▶ [Set task]
Reproduce the material in full, exactly as written.

***

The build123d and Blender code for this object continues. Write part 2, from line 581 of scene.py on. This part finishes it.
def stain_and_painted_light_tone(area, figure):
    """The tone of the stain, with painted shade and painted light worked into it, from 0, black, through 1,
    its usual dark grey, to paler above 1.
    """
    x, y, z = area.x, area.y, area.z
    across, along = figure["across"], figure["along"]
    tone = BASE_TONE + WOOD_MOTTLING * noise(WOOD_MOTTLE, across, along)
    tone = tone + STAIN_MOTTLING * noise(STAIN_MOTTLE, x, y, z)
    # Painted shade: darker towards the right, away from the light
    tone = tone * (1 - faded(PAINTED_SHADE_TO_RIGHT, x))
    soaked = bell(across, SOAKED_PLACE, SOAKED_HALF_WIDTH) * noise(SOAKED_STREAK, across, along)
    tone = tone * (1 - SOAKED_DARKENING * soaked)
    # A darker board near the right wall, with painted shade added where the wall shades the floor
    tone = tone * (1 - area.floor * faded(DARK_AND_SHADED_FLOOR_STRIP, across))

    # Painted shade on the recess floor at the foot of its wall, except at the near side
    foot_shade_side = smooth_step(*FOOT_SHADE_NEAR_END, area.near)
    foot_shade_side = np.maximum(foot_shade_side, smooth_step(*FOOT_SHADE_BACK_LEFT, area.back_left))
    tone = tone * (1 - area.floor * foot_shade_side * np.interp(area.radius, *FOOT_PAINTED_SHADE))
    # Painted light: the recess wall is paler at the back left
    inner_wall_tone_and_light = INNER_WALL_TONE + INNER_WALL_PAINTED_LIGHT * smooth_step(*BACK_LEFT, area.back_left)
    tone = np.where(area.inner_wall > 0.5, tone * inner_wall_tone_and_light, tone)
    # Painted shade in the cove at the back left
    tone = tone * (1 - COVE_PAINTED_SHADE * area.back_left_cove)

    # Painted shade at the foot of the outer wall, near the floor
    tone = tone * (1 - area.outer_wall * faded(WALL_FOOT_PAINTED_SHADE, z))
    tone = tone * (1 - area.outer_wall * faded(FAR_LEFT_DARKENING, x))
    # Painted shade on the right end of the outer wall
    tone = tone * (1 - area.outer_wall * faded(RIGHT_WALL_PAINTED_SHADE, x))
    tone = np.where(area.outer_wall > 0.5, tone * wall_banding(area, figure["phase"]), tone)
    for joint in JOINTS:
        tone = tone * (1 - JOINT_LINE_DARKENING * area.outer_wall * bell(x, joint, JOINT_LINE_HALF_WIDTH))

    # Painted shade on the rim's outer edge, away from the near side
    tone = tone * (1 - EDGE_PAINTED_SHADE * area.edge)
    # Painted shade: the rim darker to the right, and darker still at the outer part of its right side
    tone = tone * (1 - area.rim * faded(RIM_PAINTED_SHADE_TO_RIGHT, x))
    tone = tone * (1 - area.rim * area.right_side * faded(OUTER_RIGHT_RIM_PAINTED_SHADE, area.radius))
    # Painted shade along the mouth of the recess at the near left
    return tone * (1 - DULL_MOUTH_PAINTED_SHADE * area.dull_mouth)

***

▶ [Correct response]
The build123d and Blender code for this object continues. Write part 2, from line 581 of scene.py on. This part finishes it.
def stain_and_painted_light_tone(area, figure):
    """The tone of the stain, with painted shade and painted light worked into it, from 0, black, through 1,
    its usual dark grey, to paler above 1.
    """
    x, y, z = area.x, area.y, area.z
    across, along = figure["across"], figure["along"]
    tone = BASE_TONE + WOOD_MOTTLING * noise(WOOD_MOTTLE, across, along)
    tone = tone + STAIN_MOTTLING * noise(STAIN_MOTTLE, x, y, z)
    # Painted shade: darker towards the right, away from the light
    tone = tone * (1 - faded(PAINTED_SHADE_TO_RIGHT, x))
    soaked = bell(across, SOAKED_PLACE, SOAKED_HALF_WIDTH) * noise(SOAKED_STREAK, across, along)
    tone = tone * (1 - SOAKED_DARKENING * soaked)
    # A darker board near the right wall, with painted shade added where the wall shades the floor
    tone = tone * (1 - area.floor * faded(DARK_AND_SHADED_FLOOR_STRIP, across))

    # Painted shade on the recess floor at the foot of its wall, except at the near side
    foot_shade_side = smooth_step(*FOOT_SHADE_NEAR_END, area.near)
    foot_shade_side = np.maximum(foot_shade_side, smooth_step(*FOOT_SHADE_BACK_LEFT, area.back_left))
    tone = tone * (1 - area.floor * foot_shade_side * np.interp(area.radius, *FOOT_PAINTED_SHADE))
    # Painted light: the recess wall is paler at the back left
    inner_wall_tone_and_light = INNER_WALL_TONE + INNER_WALL_PAINTED_LIGHT * smooth_step(*BACK_LEFT, area.back_left)
    tone = np.where(area.inner_wall > 0.5, tone * inner_wall_tone_and_light, tone)
    # Painted shade in the cove at the back left
    tone = tone * (1 - COVE_PAINTED_SHADE * area.back_left_cove)

    # Painted shade at the foot of the outer wall, near the floor
    tone = tone * (1 - area.outer_wall * faded(WALL_FOOT_PAINTED_SHADE, z))
    tone = tone * (1 - area.outer_wall * faded(FAR_LEFT_DARKENING, x))
    # Painted shade on the right end of the outer wall
    tone = tone * (1 - area.outer_wall * faded(RIGHT_WALL_PAINTED_SHADE, x))
    tone = np.where(area.outer_wall > 0.5, tone * wall_banding(area, figure["phase"]), tone)
    for joint in JOINTS:
        tone = tone * (1 - JOINT_LINE_DARKENING * area.outer_wall * bell(x, joint, JOINT_LINE_HALF_WIDTH))

    # Painted shade on the rim's outer edge, away from the near side
    tone = tone * (1 - EDGE_PAINTED_SHADE * area.edge)
    # Painted shade: the rim darker to the right, and darker still at the outer part of its right side
    tone = tone * (1 - area.rim * faded(RIM_PAINTED_SHADE_TO_RIGHT, x))
    tone = tone * (1 - area.rim * area.right_side * faded(OUTER_RIGHT_RIM_PAINTED_SHADE, area.radius))
    # Painted shade along the mouth of the recess at the near left
    return tone * (1 - DULL_MOUTH_PAINTED_SHADE * area.dull_mouth)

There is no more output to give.